The Angels are apparently not willing to move outfielder/first baseman/designated hitter Mark Trumbo, despite there being interest from several teams in the power hitter's services. With Trumbo under club control until 2016 and able to play either corner outfield spot, spell Albert Pujols at first base or handle the team's designated hitter duties at a very affordable price tag, it would make little sense to deal the 26-year old slugger. His presence in the Angels lineup gives them a middle of the order with three players fully capable of hitting 30 home runs and driving in 100 runs through 2016.
Switch-hitting designated hitter/first baseman Kendrys Morales' name has also surfaced as a potential trade chip.
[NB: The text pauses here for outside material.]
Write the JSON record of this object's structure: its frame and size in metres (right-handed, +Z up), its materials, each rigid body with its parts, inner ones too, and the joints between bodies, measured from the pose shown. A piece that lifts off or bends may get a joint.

The 29-year-old bounced back from nearly two years of inactivity to be a solid piece of the Angels' offense, hitting .273 with 22 home runs and 73 RBI in 134 games last season. The Tampa Bay Rays, Houston Astros and Cleveland Indians are among several AL teams rumored to be interested in Morales as a designated hitter. With the Rays down two starting pitchers after dealing James Shields and Wade Davis to the Royals for a package of prospects, it would seem unlikely that moving Morales would land the Angels an arm from Tampa that could help the rotation immediately. The Astros are in dire need of a designated hitter, and while Morales would be a far better option than Lance Berkman (who was rumored to be a target), Houston doesn't have an appealing big-league starter that could step into the back end of the Angels' rotation. Cleveland could certainly use Morales, but aside from Justin Masterson and Zach McAllister (both of whom are unlikely to be moved) there isn't much appeal to the Indians' big-league-ready arms.
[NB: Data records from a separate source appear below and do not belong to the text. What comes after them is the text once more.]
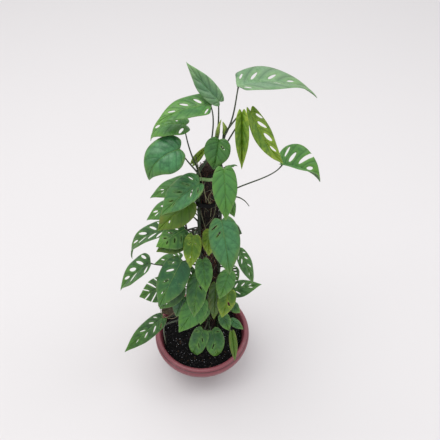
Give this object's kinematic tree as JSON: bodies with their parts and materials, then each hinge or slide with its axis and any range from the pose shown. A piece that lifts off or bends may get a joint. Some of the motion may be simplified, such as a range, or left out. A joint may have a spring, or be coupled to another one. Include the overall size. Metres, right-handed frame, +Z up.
{
  "type": "potted climbing plant",
  "caption": "Climbing swiss cheese vine with holed heart-shaped leaves on a coir pole, growing in a round flared plastic pot with a rolled rim, filled with potting soil.",
  "frame": {"origin": "centre of the pot's flat underside", "axes": "+Z up along the pot's axis, -Y towards the front that the picture shows, +X to its right"},
  "size_m": [0.4412, 0.262, 0.9501],
  "materials": {
    "pot_plastic": "satin terracotta-coloured plastic",
    "soil": "loose dark potting mix",
    "stake": "rough sawn stake",
    "coir": "coarse damp fibre",
    "tie": "soft green plant tie",
    "stem": "smooth green stem",
    "leaf_deep": "satin leaf",
    "leaf_mid": "satin leaf",
    "leaf_blue": "glossy leaf",
    "leaf_light": "satin leaf",
    "leaf_young": "satin young leaf",
    "leaf_olive": "satin ageing leaf",
    "leaf_dry": "dry curled leaf"
  },
  "bodies": {
    "root": {"pot": "pot_plastic", "soil": "soil", "pole_core": "stake", "pole_coir": "coir", "pole_tie": "tie", "stem_right": "stem", "stem_left": "stem", "stem_back": "stem", "stem_low": "stem", "leaf_01": "leaf_light", "leaf_02": "leaf_light", "leaf_03": "leaf_mid", "leaf_04": "leaf_mid", "leaf_05": "leaf_blue", "leaf_06": "leaf_deep", "leaf_07": "leaf_mid", "leaf_08": "leaf_deep", "leaf_09": "leaf_young", "leaf_10": "leaf_young", "leaf_11": "leaf_mid", "leaf_12": "leaf_young", "leaf_13": "leaf_mid", "leaf_14": "leaf_deep", "leaf_15": "leaf_blue", "leaf_16": "leaf_deep", "leaf_17": "leaf_deep", "leaf_18": "leaf_olive", "leaf_19": "leaf_mid", "leaf_20": "leaf_olive", "leaf_21": "leaf_deep", "leaf_22": "leaf_deep", "leaf_23": "leaf_deep", "leaf_24": "leaf_deep", "leaf_25": "leaf_blue", "leaf_26": "leaf_young", "leaf_27": "leaf_young", "leaf_28": "leaf_blue", "leaf_29": "leaf_mid", "leaf_30": "leaf_deep", "leaf_31": "leaf_mid", "leaf_32": "leaf_mid", "leaf_33": "leaf_olive", "leaf_34": "leaf_young", "leaf_35": "leaf_mid", "leaf_36": "leaf_mid", "leaf_37": "leaf_blue", "leaf_38": "leaf_deep", "leaf_39": "leaf_deep", "leaf_40": "leaf_deep", "leaf_41": "leaf_deep", "leaf_42": "leaf_mid", "leaf_43": "leaf_mid", "leaf_44": "leaf_mid", "leaf_45": "leaf_olive", "leaf_46": "leaf_blue", "leaf_47": "leaf_mid", "dry_leaf": "leaf_dry"}
  },
  "joints": []
}
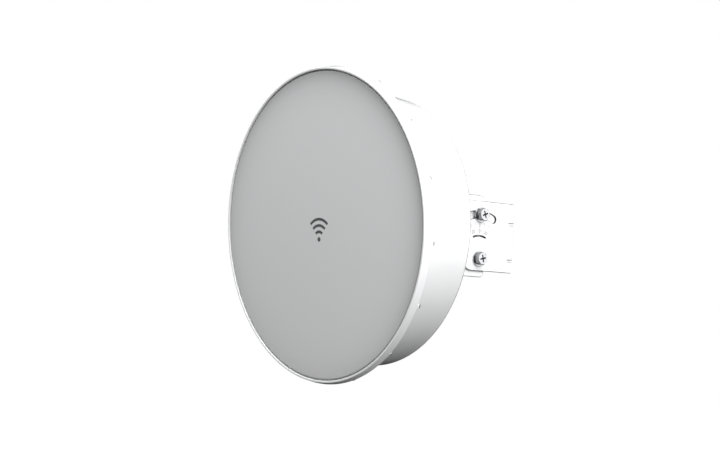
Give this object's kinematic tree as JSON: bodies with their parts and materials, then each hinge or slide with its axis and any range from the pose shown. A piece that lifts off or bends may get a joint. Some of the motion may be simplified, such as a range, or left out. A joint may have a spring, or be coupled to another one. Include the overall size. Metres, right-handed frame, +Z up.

The player most likely to be moved would appear to Peter Bourjos, a stellar defensive outfielder who has become expendable since Mike Trout arrived in Anaheim. Bourjos' name was mentioned as a potential fit in a swap (possibly along with catcher Hank Conger and a prospect) to New York for last year's NL Cy Young winner R.A. Dickey, but with a deal reportedly near completion with the Toronto Blue Jays, that option appears to be off the table. Moving Bourjos for Miami Marlins right-hander Ricky Nolasco could be a possibility, although Nolasco's $11.5 million price tag for 2013 and essentially replacement-level stats would make that move a bit questionable. The Chicago White Sox also are reported to have some interest in the speedy outfielder, which could potentially land the right-hander Gavin Floyd, who is owed $9.5 million in 2013 and might be a more affordable back of the rotation option for the Halos.
While it hasn't been rumored, I wonder if the Arizona Diamondbacks might be interested in Bourjos. The Arizona-resident could be a more appealing option to man the vast center field confines of Chase Field than Adam Eaton, and with the Diamondbacks faced with a surplus of starting pitchers after signing Brandon McCarthy, one would have to think they might entertain the option of moving one of their back end arms (Trevor Cahill, Daniel Hudson, Patrick Corbin or Tyler Skaggs).
While rumors abound, a move seems imminent if not absolutely necessary. But, of course, Dipoto and company could stick with the script and do something totally unexpected.
In the meantime, all we can do is sit and wait.